#### [Problem to work on]
Every line in the listing is to be echoed verbatim.
________________
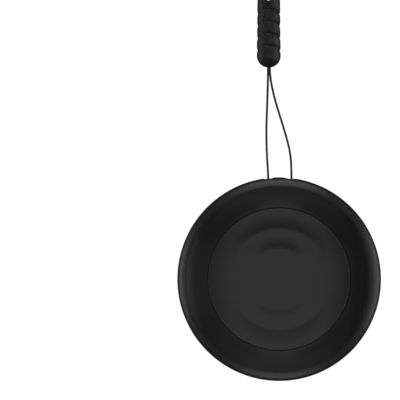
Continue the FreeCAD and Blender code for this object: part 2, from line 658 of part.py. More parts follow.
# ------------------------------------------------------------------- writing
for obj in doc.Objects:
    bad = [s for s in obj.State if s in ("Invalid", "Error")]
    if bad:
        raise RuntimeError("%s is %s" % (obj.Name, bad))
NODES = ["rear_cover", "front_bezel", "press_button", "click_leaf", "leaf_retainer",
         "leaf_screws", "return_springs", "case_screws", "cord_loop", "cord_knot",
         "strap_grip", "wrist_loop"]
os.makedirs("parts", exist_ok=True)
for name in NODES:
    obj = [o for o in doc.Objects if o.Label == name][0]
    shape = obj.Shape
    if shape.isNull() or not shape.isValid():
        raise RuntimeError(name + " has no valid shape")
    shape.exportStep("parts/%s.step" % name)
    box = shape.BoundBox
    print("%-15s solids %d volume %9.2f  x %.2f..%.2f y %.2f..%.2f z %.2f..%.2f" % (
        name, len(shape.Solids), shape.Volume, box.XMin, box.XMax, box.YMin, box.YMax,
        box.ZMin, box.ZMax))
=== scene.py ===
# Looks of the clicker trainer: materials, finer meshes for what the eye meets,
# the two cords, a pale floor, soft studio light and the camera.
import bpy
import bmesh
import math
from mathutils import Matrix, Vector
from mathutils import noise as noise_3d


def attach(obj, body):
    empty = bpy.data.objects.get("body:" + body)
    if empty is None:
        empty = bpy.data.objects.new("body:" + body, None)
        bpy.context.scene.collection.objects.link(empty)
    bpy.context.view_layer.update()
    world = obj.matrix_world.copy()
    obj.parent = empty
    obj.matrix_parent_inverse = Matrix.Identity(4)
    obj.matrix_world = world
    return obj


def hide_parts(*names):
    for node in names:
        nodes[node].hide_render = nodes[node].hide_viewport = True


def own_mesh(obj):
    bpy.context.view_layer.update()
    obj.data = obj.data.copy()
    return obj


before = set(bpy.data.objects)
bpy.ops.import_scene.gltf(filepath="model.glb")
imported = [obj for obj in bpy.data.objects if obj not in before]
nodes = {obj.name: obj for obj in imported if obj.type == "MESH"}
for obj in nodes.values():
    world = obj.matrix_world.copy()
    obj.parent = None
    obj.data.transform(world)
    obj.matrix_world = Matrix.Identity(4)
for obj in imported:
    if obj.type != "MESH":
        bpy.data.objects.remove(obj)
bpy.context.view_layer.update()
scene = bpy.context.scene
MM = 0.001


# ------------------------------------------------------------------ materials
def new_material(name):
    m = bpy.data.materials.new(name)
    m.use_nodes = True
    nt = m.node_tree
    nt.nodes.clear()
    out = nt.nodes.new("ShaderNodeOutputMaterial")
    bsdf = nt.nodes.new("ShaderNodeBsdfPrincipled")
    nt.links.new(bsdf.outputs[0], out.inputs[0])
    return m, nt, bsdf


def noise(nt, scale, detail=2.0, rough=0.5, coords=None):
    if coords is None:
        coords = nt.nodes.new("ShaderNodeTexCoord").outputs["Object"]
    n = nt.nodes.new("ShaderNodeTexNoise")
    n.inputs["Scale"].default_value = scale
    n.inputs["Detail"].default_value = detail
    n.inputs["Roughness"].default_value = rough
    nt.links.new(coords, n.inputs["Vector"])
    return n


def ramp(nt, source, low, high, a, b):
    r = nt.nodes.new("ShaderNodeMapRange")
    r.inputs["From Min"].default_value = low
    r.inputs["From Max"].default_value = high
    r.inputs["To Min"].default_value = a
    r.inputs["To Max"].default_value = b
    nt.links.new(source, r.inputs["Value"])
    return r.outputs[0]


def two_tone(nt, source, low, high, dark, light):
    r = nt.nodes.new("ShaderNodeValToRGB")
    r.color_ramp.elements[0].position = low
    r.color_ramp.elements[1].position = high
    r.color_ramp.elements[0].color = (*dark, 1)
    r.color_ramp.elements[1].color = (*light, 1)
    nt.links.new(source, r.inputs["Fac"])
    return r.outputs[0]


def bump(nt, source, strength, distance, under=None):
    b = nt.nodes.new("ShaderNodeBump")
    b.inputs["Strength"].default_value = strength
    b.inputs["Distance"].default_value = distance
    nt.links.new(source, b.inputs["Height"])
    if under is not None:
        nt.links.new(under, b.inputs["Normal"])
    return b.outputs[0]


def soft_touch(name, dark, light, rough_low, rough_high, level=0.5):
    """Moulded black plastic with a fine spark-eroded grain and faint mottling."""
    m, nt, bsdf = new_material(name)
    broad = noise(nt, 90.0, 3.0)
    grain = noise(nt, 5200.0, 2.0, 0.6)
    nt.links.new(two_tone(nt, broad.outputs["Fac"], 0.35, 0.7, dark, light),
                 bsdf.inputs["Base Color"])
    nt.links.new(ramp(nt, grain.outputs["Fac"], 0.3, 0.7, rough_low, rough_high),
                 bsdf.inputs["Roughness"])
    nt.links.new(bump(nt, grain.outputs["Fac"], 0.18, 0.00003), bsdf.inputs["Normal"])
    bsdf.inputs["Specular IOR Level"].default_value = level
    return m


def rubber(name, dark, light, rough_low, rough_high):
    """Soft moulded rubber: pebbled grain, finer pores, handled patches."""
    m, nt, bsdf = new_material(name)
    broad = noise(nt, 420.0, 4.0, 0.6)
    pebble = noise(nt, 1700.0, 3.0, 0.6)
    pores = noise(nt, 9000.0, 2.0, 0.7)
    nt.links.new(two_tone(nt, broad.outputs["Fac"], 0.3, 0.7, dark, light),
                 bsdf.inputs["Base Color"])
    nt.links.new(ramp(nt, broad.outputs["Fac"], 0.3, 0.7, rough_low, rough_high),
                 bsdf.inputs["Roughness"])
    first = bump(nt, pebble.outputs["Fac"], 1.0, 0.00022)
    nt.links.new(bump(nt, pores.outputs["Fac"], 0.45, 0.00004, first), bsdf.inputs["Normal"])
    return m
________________
#### [Task answer]
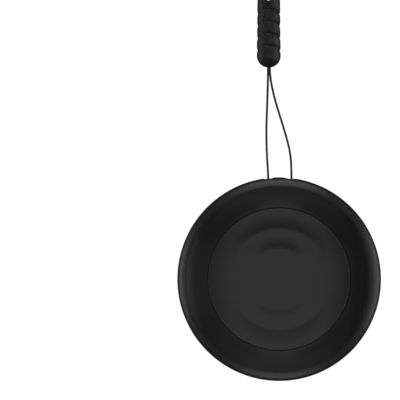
Continue the FreeCAD and Blender code for this object: part 2, from line 658 of part.py. More parts follow.
# ------------------------------------------------------------------- writing
for obj in doc.Objects:
    bad = [s for s in obj.State if s in ("Invalid", "Error")]
    if bad:
        raise RuntimeError("%s is %s" % (obj.Name, bad))
NODES = ["rear_cover", "front_bezel", "press_button", "click_leaf", "leaf_retainer",
         "leaf_screws", "return_springs", "case_screws", "cord_loop", "cord_knot",
         "strap_grip", "wrist_loop"]
os.makedirs("parts", exist_ok=True)
for name in NODES:
    obj = [o for o in doc.Objects if o.Label == name][0]
    shape = obj.Shape
    if shape.isNull() or not shape.isValid():
        raise RuntimeError(name + " has no valid shape")
    shape.exportStep("parts/%s.step" % name)
    box = shape.BoundBox
    print("%-15s solids %d volume %9.2f  x %.2f..%.2f y %.2f..%.2f z %.2f..%.2f" % (
        name, len(shape.Solids), shape.Volume, box.XMin, box.XMax, box.YMin, box.YMax,
        box.ZMin, box.ZMax))
=== scene.py ===
# Looks of the clicker trainer: materials, finer meshes for what the eye meets,
# the two cords, a pale floor, soft studio light and the camera.
import bpy
import bmesh
import math
from mathutils import Matrix, Vector
from mathutils import noise as noise_3d


def attach(obj, body):
    empty = bpy.data.objects.get("body:" + body)
    if empty is None:
        empty = bpy.data.objects.new("body:" + body, None)
        bpy.context.scene.collection.objects.link(empty)
    bpy.context.view_layer.update()
    world = obj.matrix_world.copy()
    obj.parent = empty
    obj.matrix_parent_inverse = Matrix.Identity(4)
    obj.matrix_world = world
    return obj


def hide_parts(*names):
    for node in names:
        nodes[node].hide_render = nodes[node].hide_viewport = True


def own_mesh(obj):
    bpy.context.view_layer.update()
    obj.data = obj.data.copy()
    return obj


before = set(bpy.data.objects)
bpy.ops.import_scene.gltf(filepath="model.glb")
imported = [obj for obj in bpy.data.objects if obj not in before]
nodes = {obj.name: obj for obj in imported if obj.type == "MESH"}
for obj in nodes.values():
    world = obj.matrix_world.copy()
    obj.parent = None
    obj.data.transform(world)
    obj.matrix_world = Matrix.Identity(4)
for obj in imported:
    if obj.type != "MESH":
        bpy.data.objects.remove(obj)
bpy.context.view_layer.update()
scene = bpy.context.scene
MM = 0.001


# ------------------------------------------------------------------ materials
def new_material(name):
    m = bpy.data.materials.new(name)
    m.use_nodes = True
    nt = m.node_tree
    nt.nodes.clear()
    out = nt.nodes.new("ShaderNodeOutputMaterial")
    bsdf = nt.nodes.new("ShaderNodeBsdfPrincipled")
    nt.links.new(bsdf.outputs[0], out.inputs[0])
    return m, nt, bsdf


def noise(nt, scale, detail=2.0, rough=0.5, coords=None):
    if coords is None:
        coords = nt.nodes.new("ShaderNodeTexCoord").outputs["Object"]
    n = nt.nodes.new("ShaderNodeTexNoise")
    n.inputs["Scale"].default_value = scale
    n.inputs["Detail"].default_value = detail
    n.inputs["Roughness"].default_value = rough
    nt.links.new(coords, n.inputs["Vector"])
    return n


def ramp(nt, source, low, high, a, b):
    r = nt.nodes.new("ShaderNodeMapRange")
    r.inputs["From Min"].default_value = low
    r.inputs["From Max"].default_value = high
    r.inputs["To Min"].default_value = a
    r.inputs["To Max"].default_value = b
    nt.links.new(source, r.inputs["Value"])
    return r.outputs[0]


def two_tone(nt, source, low, high, dark, light):
    r = nt.nodes.new("ShaderNodeValToRGB")
    r.color_ramp.elements[0].position = low
    r.color_ramp.elements[1].position = high
    r.color_ramp.elements[0].color = (*dark, 1)
    r.color_ramp.elements[1].color = (*light, 1)
    nt.links.new(source, r.inputs["Fac"])
    return r.outputs[0]


def bump(nt, source, strength, distance, under=None):
    b = nt.nodes.new("ShaderNodeBump")
    b.inputs["Strength"].default_value = strength
    b.inputs["Distance"].default_value = distance
    nt.links.new(source, b.inputs["Height"])
    if under is not None:
        nt.links.new(under, b.inputs["Normal"])
    return b.outputs[0]


def soft_touch(name, dark, light, rough_low, rough_high, level=0.5):
    """Moulded black plastic with a fine spark-eroded grain and faint mottling."""
    m, nt, bsdf = new_material(name)
    broad = noise(nt, 90.0, 3.0)
    grain = noise(nt, 5200.0, 2.0, 0.6)
    nt.links.new(two_tone(nt, broad.outputs["Fac"], 0.35, 0.7, dark, light),
                 bsdf.inputs["Base Color"])
    nt.links.new(ramp(nt, grain.outputs["Fac"], 0.3, 0.7, rough_low, rough_high),
                 bsdf.inputs["Roughness"])
    nt.links.new(bump(nt, grain.outputs["Fac"], 0.18, 0.00003), bsdf.inputs["Normal"])
    bsdf.inputs["Specular IOR Level"].default_value = level
    return m


def rubber(name, dark, light, rough_low, rough_high):
    """Soft moulded rubber: pebbled grain, finer pores, handled patches."""
    m, nt, bsdf = new_material(name)
    broad = noise(nt, 420.0, 4.0, 0.6)
    pebble = noise(nt, 1700.0, 3.0, 0.6)
    pores = noise(nt, 9000.0, 2.0, 0.7)
    nt.links.new(two_tone(nt, broad.outputs["Fac"], 0.3, 0.7, dark, light),
                 bsdf.inputs["Base Color"])
    nt.links.new(ramp(nt, broad.outputs["Fac"], 0.3, 0.7, rough_low, rough_high),
                 bsdf.inputs["Roughness"])
    first = bump(nt, pebble.outputs["Fac"], 1.0, 0.00022)
    nt.links.new(bump(nt, pores.outputs["Fac"], 0.45, 0.00004, first), bsdf.inputs["Normal"])
    return m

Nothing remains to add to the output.